● **Exercise goal**
Repeat exactly the lines running from the line that contains "# ---- build, test" to the line that contains "obj.parent = empty"; include both ends and add nothing.

● **Provided data**
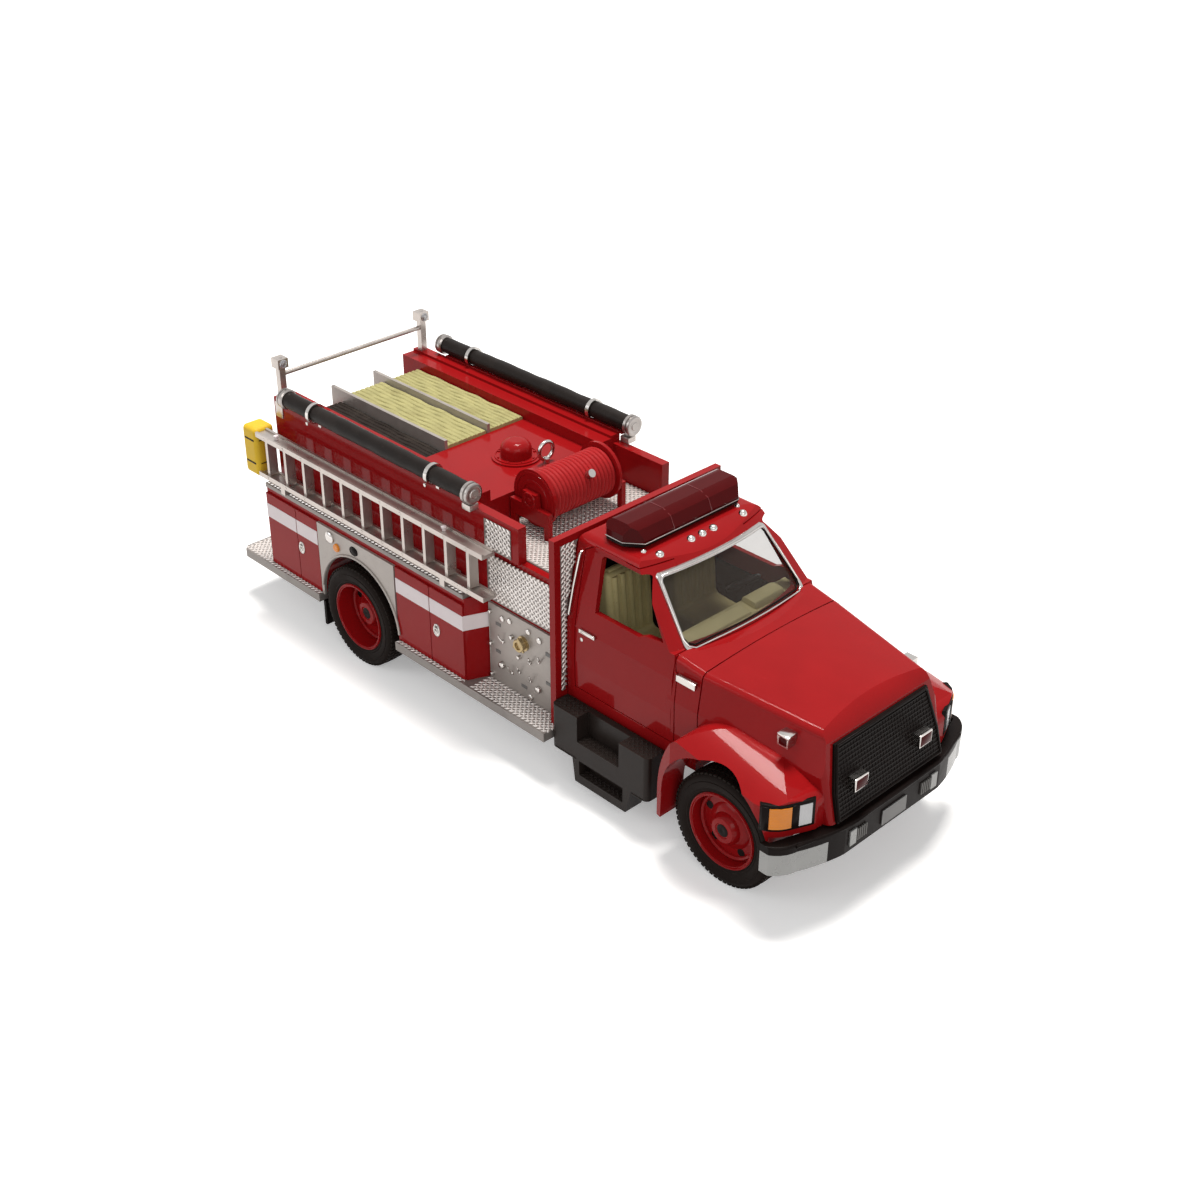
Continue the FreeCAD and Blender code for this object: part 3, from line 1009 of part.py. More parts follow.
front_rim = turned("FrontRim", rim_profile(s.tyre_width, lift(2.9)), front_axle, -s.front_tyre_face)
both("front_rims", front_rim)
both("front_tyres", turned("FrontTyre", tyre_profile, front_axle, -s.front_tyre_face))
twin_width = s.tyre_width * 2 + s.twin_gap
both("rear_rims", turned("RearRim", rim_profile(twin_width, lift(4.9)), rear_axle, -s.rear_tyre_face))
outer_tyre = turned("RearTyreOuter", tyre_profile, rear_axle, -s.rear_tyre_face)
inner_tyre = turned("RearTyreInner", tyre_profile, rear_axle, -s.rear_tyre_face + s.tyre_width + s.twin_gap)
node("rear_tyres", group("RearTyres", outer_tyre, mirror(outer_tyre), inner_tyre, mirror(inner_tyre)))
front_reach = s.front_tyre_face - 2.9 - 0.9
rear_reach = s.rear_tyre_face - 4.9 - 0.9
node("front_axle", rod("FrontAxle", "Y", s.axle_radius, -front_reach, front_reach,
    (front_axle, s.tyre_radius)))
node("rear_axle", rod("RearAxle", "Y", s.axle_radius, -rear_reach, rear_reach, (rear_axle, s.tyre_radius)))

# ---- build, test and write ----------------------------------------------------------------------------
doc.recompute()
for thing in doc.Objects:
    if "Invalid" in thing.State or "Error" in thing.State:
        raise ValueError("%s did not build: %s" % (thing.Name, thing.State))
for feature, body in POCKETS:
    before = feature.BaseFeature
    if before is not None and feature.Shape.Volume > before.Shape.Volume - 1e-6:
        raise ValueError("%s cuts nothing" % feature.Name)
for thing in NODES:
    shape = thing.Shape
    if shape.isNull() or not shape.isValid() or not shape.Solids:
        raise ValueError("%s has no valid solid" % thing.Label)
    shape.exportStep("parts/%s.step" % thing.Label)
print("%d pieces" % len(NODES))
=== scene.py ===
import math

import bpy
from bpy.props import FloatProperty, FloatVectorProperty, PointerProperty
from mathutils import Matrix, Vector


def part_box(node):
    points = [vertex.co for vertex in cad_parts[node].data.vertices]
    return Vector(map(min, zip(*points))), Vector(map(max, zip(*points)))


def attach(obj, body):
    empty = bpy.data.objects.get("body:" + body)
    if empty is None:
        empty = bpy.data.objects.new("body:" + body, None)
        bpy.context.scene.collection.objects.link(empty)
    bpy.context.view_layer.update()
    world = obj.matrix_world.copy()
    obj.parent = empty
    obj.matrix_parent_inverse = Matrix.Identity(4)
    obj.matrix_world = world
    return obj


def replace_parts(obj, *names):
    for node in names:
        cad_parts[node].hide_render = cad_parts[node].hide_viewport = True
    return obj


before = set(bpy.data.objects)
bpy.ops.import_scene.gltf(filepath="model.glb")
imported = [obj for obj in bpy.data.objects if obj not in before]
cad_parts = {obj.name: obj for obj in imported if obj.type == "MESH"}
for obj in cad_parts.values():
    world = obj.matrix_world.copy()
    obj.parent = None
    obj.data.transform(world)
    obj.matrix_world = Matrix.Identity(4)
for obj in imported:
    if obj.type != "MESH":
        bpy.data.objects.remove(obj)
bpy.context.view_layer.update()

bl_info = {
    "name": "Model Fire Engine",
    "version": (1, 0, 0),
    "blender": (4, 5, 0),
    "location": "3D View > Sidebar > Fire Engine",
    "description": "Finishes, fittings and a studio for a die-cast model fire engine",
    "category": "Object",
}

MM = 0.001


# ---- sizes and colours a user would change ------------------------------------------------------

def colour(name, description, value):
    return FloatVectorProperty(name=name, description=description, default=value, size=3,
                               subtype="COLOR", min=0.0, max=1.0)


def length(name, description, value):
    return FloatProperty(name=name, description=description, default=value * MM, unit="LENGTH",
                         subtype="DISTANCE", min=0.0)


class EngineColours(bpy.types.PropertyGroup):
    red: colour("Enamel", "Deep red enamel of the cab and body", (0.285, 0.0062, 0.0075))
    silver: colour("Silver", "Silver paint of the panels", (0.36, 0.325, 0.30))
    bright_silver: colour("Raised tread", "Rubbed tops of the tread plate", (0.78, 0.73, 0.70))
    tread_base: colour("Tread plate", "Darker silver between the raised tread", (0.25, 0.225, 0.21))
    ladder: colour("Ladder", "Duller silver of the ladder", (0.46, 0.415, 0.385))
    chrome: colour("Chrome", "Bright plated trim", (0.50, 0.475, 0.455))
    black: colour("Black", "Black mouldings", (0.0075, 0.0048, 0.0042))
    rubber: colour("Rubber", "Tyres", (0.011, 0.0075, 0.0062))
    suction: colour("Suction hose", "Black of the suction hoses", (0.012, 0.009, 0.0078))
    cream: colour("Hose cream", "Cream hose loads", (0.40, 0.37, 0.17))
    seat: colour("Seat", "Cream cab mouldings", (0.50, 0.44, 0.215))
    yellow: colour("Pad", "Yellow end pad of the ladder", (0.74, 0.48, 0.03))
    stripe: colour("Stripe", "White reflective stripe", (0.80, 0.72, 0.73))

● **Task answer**
# ---- build, test and write ----------------------------------------------------------------------------
doc.recompute()
for thing in doc.Objects:
    if "Invalid" in thing.State or "Error" in thing.State:
        raise ValueError("%s did not build: %s" % (thing.Name, thing.State))
for feature, body in POCKETS:
    before = feature.BaseFeature
    if before is not None and feature.Shape.Volume > before.Shape.Volume - 1e-6:
        raise ValueError("%s cuts nothing" % feature.Name)
for thing in NODES:
    shape = thing.Shape
    if shape.isNull() or not shape.isValid() or not shape.Solids:
        raise ValueError("%s has no valid solid" % thing.Label)
    shape.exportStep("parts/%s.step" % thing.Label)
print("%d pieces" % len(NODES))
=== scene.py ===
import math

import bpy
from bpy.props import FloatProperty, FloatVectorProperty, PointerProperty
from mathutils import Matrix, Vector


def part_box(node):
    points = [vertex.co for vertex in cad_parts[node].data.vertices]
    return Vector(map(min, zip(*points))), Vector(map(max, zip(*points)))


def attach(obj, body):
    empty = bpy.data.objects.get("body:" + body)
    if empty is None:
        empty = bpy.data.objects.new("body:" + body, None)
        bpy.context.scene.collection.objects.link(empty)
    bpy.context.view_layer.update()
    world = obj.matrix_world.copy()
    obj.parent = empty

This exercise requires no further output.